A critical point of the potential energy function is a point $\bar{q} \in \mathbb{R}^n$ satisfying the following equations:
\begin{equation} \frac{\partial V}{\partial q_i} (\bar{q}) =0, \quad i=1, \ldots n. \end{equation}Once a critical point of the potential energy function is located, we want to ''classify'' it. This is done by examining the second derivative of the potential energy function evaluated at the critical point. The second derivative matrix is referred to as the Hessian matrix, and it is given by:
\begin{equation} \frac{\partial^2 V}{\partial q_i \partial q_j} (\bar{q}) =0, \quad i,j=1, \ldots n, \label{hessian} \end{equation}which is a $n \times n$ symmetric matrix. Hence \eqref{hessian} has n real eigenvalues, which we denote by:
\begin{equation} \sigma_k, \quad k=1, \ldots, n. \label{eiv_Hess} \end{equation}However, returning to dynamics as given by Hamilton's equations \eqref{hameq_int}, the point $(\bar{q}, 0)$ is an equilibrium point of Hamilton's equations, i.e. when this point is substituted into the right-hand-side of \eqref{hameq_int} we obtain $(\dot{q}_1, \ldots, \dot{q}_n, \dot{p}_1, \ldots, \dot{p}_n) = (0, \ldots, 0, 0, \ldots, 0)$, i.e. the point $(\bar{q}, 0)$ does not change in time.

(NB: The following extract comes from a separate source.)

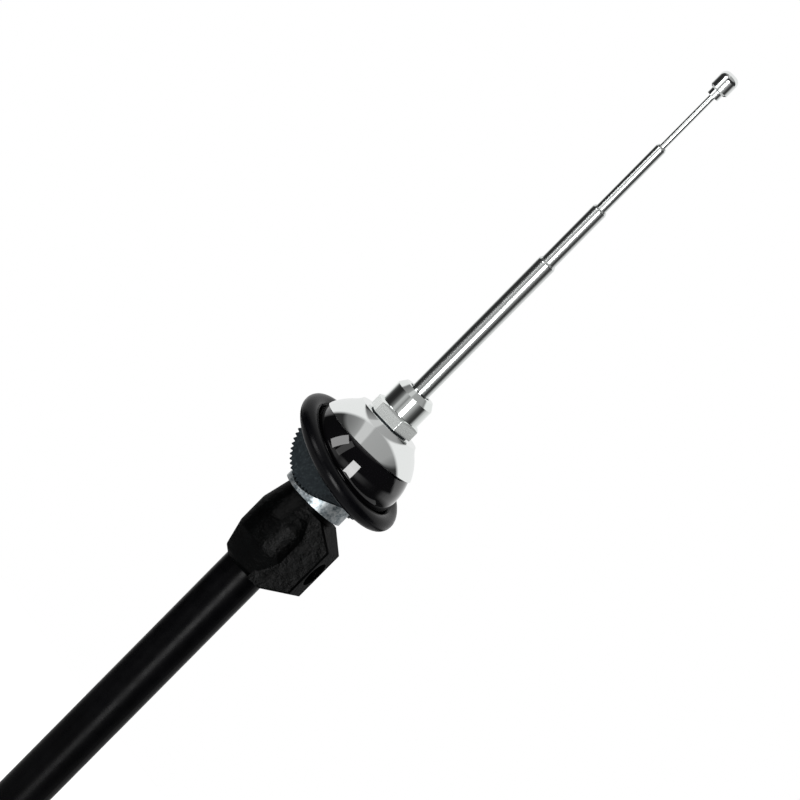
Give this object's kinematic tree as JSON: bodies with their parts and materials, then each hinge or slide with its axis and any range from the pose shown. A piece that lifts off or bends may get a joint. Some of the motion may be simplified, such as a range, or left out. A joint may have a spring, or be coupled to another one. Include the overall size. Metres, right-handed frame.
{
  "type": "telescopic car wing antenna",
  "caption": "Telescopic car antenna on a tilting ball base with a chrome cap, rubber gasket, toothed rocker, side outlet and a lower tube that swallows the mast.",
  "frame": {"origin": "centre of the ball, on the axis that the mast tilts about", "axes": "+Z along the mast to its tip as it stands in the picture, +Y along the tilt axis, +X the way the wing's outward normal leans"},
  "size_m": [0.0402, 0.042, 0.3988],
  "materials": {
    "gloss_black": "moulded, polished black",
    "black_rubber": "satin moulded rubber",
    "dark_zinc": "dull dark zinc die casting",
    "bright_zinc": "mottled bright zinc plate on a casting",
    "black_moulding": "satin black moulding",
    "chrome": "polished chromium plate",
    "mast_nickel": "polished nickel-plated brass tube",
    "plain_brass": "turned brass",
    "tinned_brass": "tinned brass",
    "white_nylon": "natural nylon",
    "black_nylon": "black nylon",
    "black_tube": "steel tube, satin black enamel"
  },
  "bodies": {
    "base": {"ball_base": "gloss_black", "rubber_gasket": "black_rubber", "toothed_rocker": "dark_zinc"},
    "head": {"saddle_ring": "bright_zinc", "head_housing": "black_moulding", "chrome_cover": "chrome", "crown_washer": "chrome", "cap_nut": "chrome", "guide_bush": "black_nylon", "mast_seal": "black_rubber", "threaded_sleeve": "plain_brass", "insulating_liner": "white_nylon", "earth_tag": "tinned_brass", "socket_shell": "tinned_brass", "socket_insulator": "white_nylon", "socket_contact": "tinned_brass", "contact_lead": "plain_brass", "contact_tube": "plain_brass", "lower_tube": "black_tube", "tube_spacer": "white_nylon", "end_plug": "black_nylon"},
    "section_a": {"mast_tube_a": "mast_nickel", "foot_plug": "plain_brass", "foot_contact": "tinned_brass"},
    "section_b": {"mast_tube_b": "mast_nickel", "friction_sleeve_b": "plain_brass"},
    "section_c": {"mast_tube_c": "mast_nickel", "friction_sleeve_c": "plain_brass"},
    "section_d": {"mast_rod": "mast_nickel", "rod_bush": "plain_brass", "tip_knob": "chrome"}
  },
  "joints": [
    {"name": "tilt", "type": "hinge", "parent": "base", "child": "head", "pos_m": [0, 0, 0], "axis": [0, 1, 0], "range_deg": [0, 36]},
    {"name": "slide_a", "type": "slide", "parent": "head", "child": "section_a", "axis": [0, 0, 1], "range_m": [-0.0479, 0.166]},
    {"name": "slide_b", "type": "slide", "parent": "section_a", "child": "section_b", "axis": [0, 0, 1], "range_m": [-0.0184, 0.2372]},
    {"name": "slide_c", "type": "slide", "parent": "section_b", "child": "section_c", "axis": [0, 0, 1], "range_m": [-0.0216, 0.2278]},
    {"name": "slide_d", "type": "slide", "parent": "section_c", "child": "section_d", "axis": [0, 0, 1], "range_m": [-0.0187, 0.2252]}
  ]
}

Next, we want to determine the nature of the stability of this equilibrium point. Linearized stability is determined by computing the Jacobian of the right hand side of \eqref{hameq_int}, which we will denote by $M$, evaluating it at the equilibrium point $(\bar{q}, 0)$, and determining its eigenvalues. The following calculation is from [1]. The Jacobian of the Hamiltonian vector field \eqref{hameq_int} evaluated at $(\bar{q}, 0)$ is given by:
\begin{equation} M = \left( \begin{array}{cc} 0_{n\times n} & \rm{id}_{n \times n} \\ -\frac{\partial^2 V}{\partial q_i \partial q_j} (\bar{q}) & 0_{n\times n} \end{array} \right), \end{equation}which is a $2n \times 2n$ matrix. The eigenvalues of $M$, denoted by $\lambda$, are given by the solutions of the following characteristic equation:
\begin{equation} {\rm det} \, \left( M - \lambda \, {\rm id}_{2n \times 2n} \right) =0, \label{eivM} \end{equation}where ${\rm id}_{2n \times 2n}$ denoted the $2n \times 2n$ identity matrix. Writing \eqref{eivM} in detail (i.e. using the explicit expression for the Jacobian of \eqref{hameq_int}) gives:
\begin{equation} {\rm det} \, \left( \begin{array}{cc} -\lambda \, \rm{id}_{n \times n} & \rm{id}_{n \times n} \\ -\frac{\partial^2 V}{\partial q_i \partial q_j} (\bar{q}) & -\lambda \rm{id}_{n \times n} \end{array} \right) = {\rm det} \, \left(\lambda^2 \, \rm{id}_{n \times n} + \frac{\partial^2 V}{\partial q_i \partial q_j} (\bar{q}) \right) =0. \end{equation}We can conclude from this calculation that the eigenvalues of the $n \times n$ symmetric matrix $\frac{\partial^2 V}{\partial q_i \partial q_j} (\bar{q})$ are $-\lambda^2$, where $\lambda$ are the eigenvalues of the $n \times n$ matrix $M$. Hence, the eigenvalues of $M$ occur in pairs, denoted by $\lambda_k, \, \lambda_{k+n}, \, k=1, \ldots n$, which have the form:
\begin{equation} \lambda_k, \, \lambda_{k+n} = \pm \sqrt{-\sigma_k}, \quad k=1, \ldots, n, \end{equation}where $\sigma_k$ are the eigenvalues of the Hessian of the potential energy evaluated at the critical point $\bar{q}$ as denoted in \eqref{eiv_Hess}. Hence, we see that the existence of equilibrium points of Hamilton's equations of ''saddle-like stability'' implies that there must be at least one negative eigenvalue of \eqref{hessian}. In fact, we have the following classification of the linearized stability of saddle-type equilibrium points of Hamilton's equations in terms of the critical points of the potential energy surface.
Index 1 saddle. One eigenvalue of \eqref{hessian} is positive, the rest are negative. We will assume that none of the eigenvalues of \eqref{hessian} are zero. Zero eigenvalues give rise to special cases that must be dealt with separately. In the mathematics literature, these are often referred to as saddle-center-$\cdots$-center equilibria, with the number of center-$\cdots$-center terms equal to the number of pairs of pure imaginary eigenvalues.
Index 2 saddle. Two eigenvalues of \eqref{hessian} are positive, the rest are negative
and in general,
- Index k saddle. k eigenvalues of \eqref{hessian} are positive,thevrestvare negativev($k \le n$).